Ms. Merkel has managed to impress in foreign policy, not on the domestic front. Hobbled by her coalition partner, the Social Democrats, the Christian Democratic Chancellor can't run economic policy as she now does the country's diplomatic affairs. In that field, mere words have impact.

On issues like the trans-Atlantic relationship or Iran, Ms. Merkel broke dramatically with her predecessor without checking with her coalition partners. But if ever she is asked to participate in a joint action against the mullahs' nuclear program, the Chancellor won't have as free a hand. Her honeymoon could end quickly.

Yet the greatest threat to Germany's current euphoria is the economy. While Ms. Merkel campaigned as a bold reformer, she now speaks only of "small steps." Even those she only takes with great hesitation. Ironically, that seems to aid her popularity. For years Germans endlessly debated and fought over reform; people are tired. The reluctance of the grand coalition to raise the topic helps create the impression that maybe things can stay as they are. Only in such an atmosphere a modest step such as raising the retirement age to 67 from 65 (by 2030!) can be hailed as a major reform.

The optimists invariably cite two figures to build their case that the worst is over. One is the rise in the GfK consumer climate index. Yet the bullish consumer sentiment doesn't mesh with the continuing fall in real wages and the massive job cuts at German blue chips. Volkswagen recently announced cutting 20,000 jobs, Deutsche Telekom 32,000. And the apparent willingness to spend a little more this year may in fact be due to one of the Merkel government's most deplorable policies: In 2007, VAT rates are set to rise three percentage points, and Germans are responding rationally in mulling purchases now.

The other figure is the Ifo business climate index. Usually a reliable bellwether of future economic activity, it has now reached levels not seen since the unification boom almost 15 years ago. But better business outlooks don't necessarily translate into new jobs. What's more, the answers from around 7,000 businesses are a relative assessment. After all those glum years -- and last year's fourth quarter wasn't heartening -- the prospect of a tiny bit of growth may be enough to trigger euphoria. So the projected 1.5% economic expansion this year, almost a recession by U.S. standards, is welcomed as a sign of recovery in Germany.

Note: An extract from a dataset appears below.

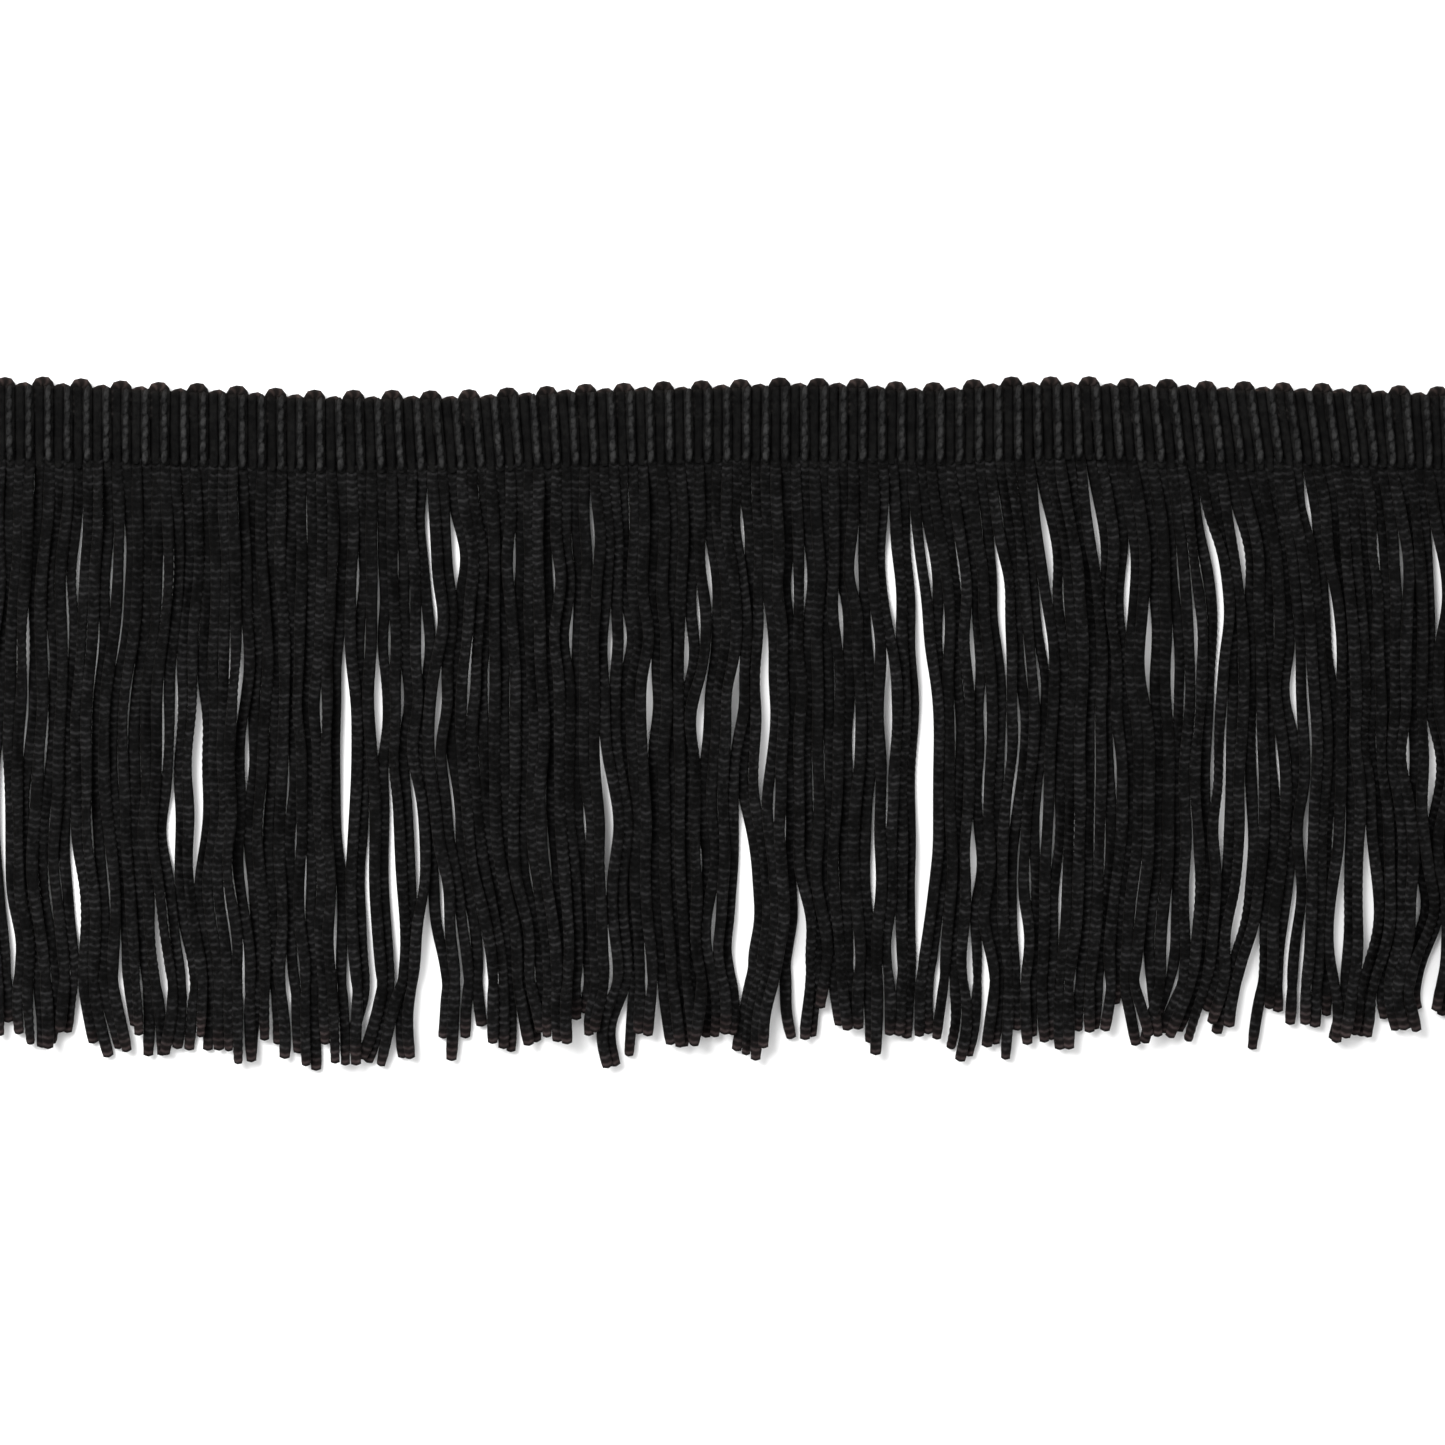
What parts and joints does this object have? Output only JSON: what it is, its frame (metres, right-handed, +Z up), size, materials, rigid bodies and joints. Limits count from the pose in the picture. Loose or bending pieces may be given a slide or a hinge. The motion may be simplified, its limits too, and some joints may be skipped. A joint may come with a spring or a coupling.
{
  "type": "fringe trim",
  "caption": "Length of black chainette fringe: a ribbed knitted heading band to sew or glue on, with fine cut strands hanging from its lower edge, laid flat.",
  "frame": {"origin": "middle of the trim's outline, on the surface that it lies on", "axes": "+X along the trim, +Y from the cut tips towards the heading band, +Z up from the surface to the trim's face"},
  "size_m": [0.2309, 0.1016, 0.0026],
  "materials": {
    "heading_yarn": "black rayon, knitted into ribs, soft sheen",
    "strand_yarn": "black rayon chainette, cut ends slightly brown"
  },
  "bodies": {
    "root": {"heading": "heading_yarn", "fringe_lower": "strand_yarn", "fringe_upper": "strand_yarn"}
  },
  "joints": []
}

German businesses are profiting from cost-cutting measures, an improved global outlook and better sentiment at home. But the fundamental problems remain the same as in Gerhard Schröder's seven years at the helm. Labor laws are too rigid, though firing rules were relaxed for the first two years of employment. Taxes rates are high and complicated, the bureaucracy onerous, the schools and universities subpar and health-care and pension costs exploding.

For all the current optimism, Germany looks more like GM than Toyota or Porsche. In the next 100 days, if she is serious about fixing her country's deeper problems, Ms. Merkel will need to shift into higher gear.